Over the weekend, the New York Times had a nice short piece about how the way we compensate health care providers can create problematic incentives. By and large, Medicare pays providers on a fee-for-service basis – tied to patient encounters and services provided, rather than the results of those interactions. For hospitals, this takes the form of a flat payment for each hospitalization, with the specific amount determined by the discharge diagnosis. (Physicians are paid through a separate system, which creates its own difficulties).
This payment structure for hospitals has advantages compared to the cost-based reimbursement system it replaced, but it is far from perfect. The article focuses on one specific manifestation of the problem – hospital readmissions within a short time (<30 days) of discharge. Unless the readmission is within a very short time frame, or otherwise indicates "gaming" of the reimbursement system, the hospital will be paid for both admissions.
Readmissions may reflect poor quality care, but they need not. However, eliminating readmissions that result from poor quality care results in a better outcome for the patient, lower spending on health care for the payor, and a reduction in income for the provider:
Millions of patients each year leave the hospital only to return within weeks or months for lack of proper follow-up care. One in five Medicare patients, for example, returns to the hospital within 30 days. Over all, readmissions cost the federal government an estimated $17 billion a year.
But even when hospitals find ways to greatly reduce the return trips, saving money for Medicare and other insurers, their efforts go unrewarded. In fact, because insurers typically pay hospitals to treat patients — not to keep them away by keeping them healthy — hospitals can actually lose money by providing better care. Empty beds mean lost revenue.
The article gives two concrete examples of institutions that lowered their readmission rate, but suffered substantial reductions in income as a result. One has discontinued the program, and another is only continuing the program out of a sense of “moral obligation” but notes that it is “getting killed” by it.
The problem is not unique to this setting; as I observe in a forthcoming piece, our fragmented health care looks the way that it does because our “encounter-based, primarily fee-for-service payment system has a distinct tendency to reward unbundling and inefficiency. Even under the best of circumstances, the current payment system does not create systematic incentives to deliver efficient high quality care.”
The root cause of this failure is simple; as former Assistant Secretary of Health and Human Services Dr. Philip Lee once noted, providers “get paid for what we do, not what we accomplish.” The failure to tie compensation to variables that correlate closely with patients’ needs and desires means that providers rarely have an economic incentive to invest in quality or prevent error. (Of course, they have other incentives to address these issues; as I like to remind my law students when we cover medical malpractice, “no one gets through medical school with the goal of being below-average or providing low-quality care.”) But, the underlying problem remains — and at an institutional level, it is hard to create a “business case for quality” or a sense of urgency in addressing such problems when improving quality makes the provider financially worse off.

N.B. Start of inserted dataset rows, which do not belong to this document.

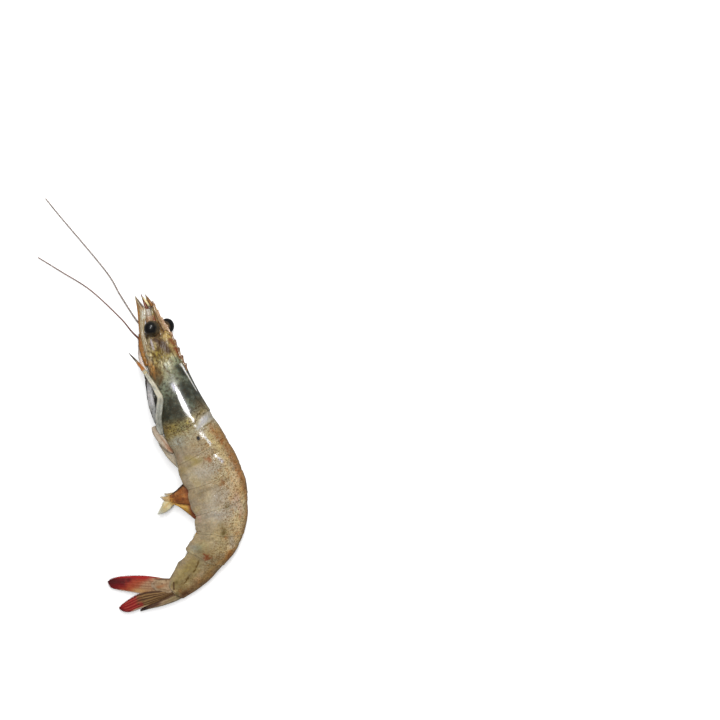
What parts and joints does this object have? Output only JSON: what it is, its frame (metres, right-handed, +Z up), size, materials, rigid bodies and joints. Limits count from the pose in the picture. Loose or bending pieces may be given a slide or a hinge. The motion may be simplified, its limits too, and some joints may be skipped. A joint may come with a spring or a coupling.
{
  "type": "raw shrimp",
  "caption": "Whole raw shrimp with head, shell, feelers, legs and tail fan, curved and lying on its side.",
  "frame": {"origin": "middle of the footprint, on the table that the shrimp lies on", "axes": "+Y towards the head, +X towards the back, +Z up out of the left side; it lies on its right side"},
  "size_m": [0.0888, 0.1733, 0.018],
  "materials": {
    "shell": "wet, translucent, speckled"
  },
  "bodies": {
    "root": {"shrimp": "shell"}
  },
  "joints": []
}
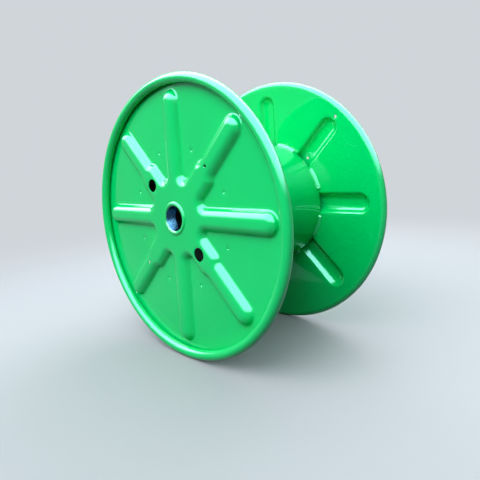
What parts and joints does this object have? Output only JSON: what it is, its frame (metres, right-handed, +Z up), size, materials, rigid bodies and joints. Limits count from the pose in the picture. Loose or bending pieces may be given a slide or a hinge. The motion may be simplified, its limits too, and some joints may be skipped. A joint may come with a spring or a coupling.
{
  "type": "cable bobbin",
  "caption": "Pressed steel cable bobbin: ribbed round flanges with rolled rims, a welded tubular barrel and bored hub bushes.",
  "frame": {"origin": "on the bobbin's axis, halfway between the flanges", "axes": "+Y along the bobbin's axis from the front flange to the rear one, +Z up as it lies on its rims, +X to the right seen from the front"},
  "size_m": [0.6299, 0.3658, 0.63],
  "materials": {
    "flange_paint": "high-gloss green paint on sheet steel",
    "barrel_paint": "high-gloss green paint on rolled tube and welds",
    "bush": "high-gloss green paint outside, bore left as bare machined steel"
  },
  "bodies": {
    "root": {"front_flange": "flange_paint", "rear_flange": "flange_paint", "barrel": "barrel_paint", "front_bush": "bush", "rear_bush": "bush"}
  },
  "joints": []
}
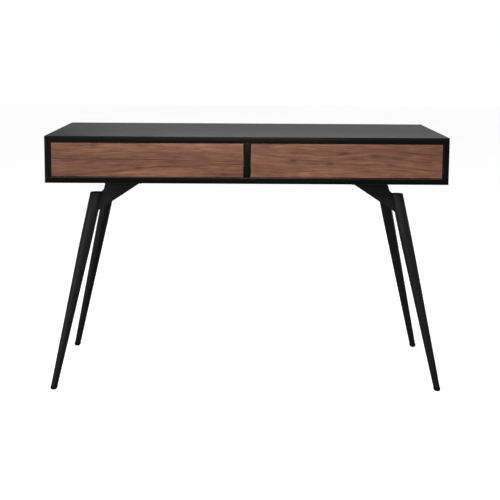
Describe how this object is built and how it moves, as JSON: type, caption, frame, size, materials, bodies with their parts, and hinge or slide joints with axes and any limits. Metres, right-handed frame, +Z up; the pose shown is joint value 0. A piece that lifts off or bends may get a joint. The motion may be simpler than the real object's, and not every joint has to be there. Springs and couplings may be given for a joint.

Regardless of one’s views on how the American health care financing and delivery systems should be structured, it is hard to justify punishing providers financially for doing a better job for their patients. As I noted in a long-ago article with Charlie Silver on using compensation to align the incentives of providers and patients, “No rational system of payment rewards an agent for a behavior that makes a principal worse off.”
Finally, the specific problem noted in the New York Times article is not new; a 1984 article in the New England Journal of Medicine notes that the readmission rate during 1974-1977 was 22% — roughly the same as it was in 2004.
Going forward, we should do more to use payment incentives, as well as other strategies, to align the interests of providers and patients — a goal that is easier stated than accomplished. This article gives some sense of the complexities, even for a problem as long-standing and seemingly straightforward as readmissions.
As the conclusion to my forthcoming article notes,
In health care, we get what we pay for – and what we pay for is the provision of specific services –virtually irrespective of whether they are provided efficiently, or even needed. Because payment is conditioned on the laying of hands (or eyes) upon a patient, time spent coordinating care doesn’t create a billing opportunity. When we don’t pay for something, it generally doesn’t get done. Similarly, providing integrated care doesn’t pay better than fragmented care – and in some instances, it pays worse. The results are entirely predictable – and until the incentives created by the payment system are modified, we will continue to get what we’ve already got: a fragmented non-system for delivering care of highly variable quality at high cost. In our health care delivery non-system, coordination/integration is the dog that doesn’t bark – because under our current payment system, no one has any interest in actually buying the dog.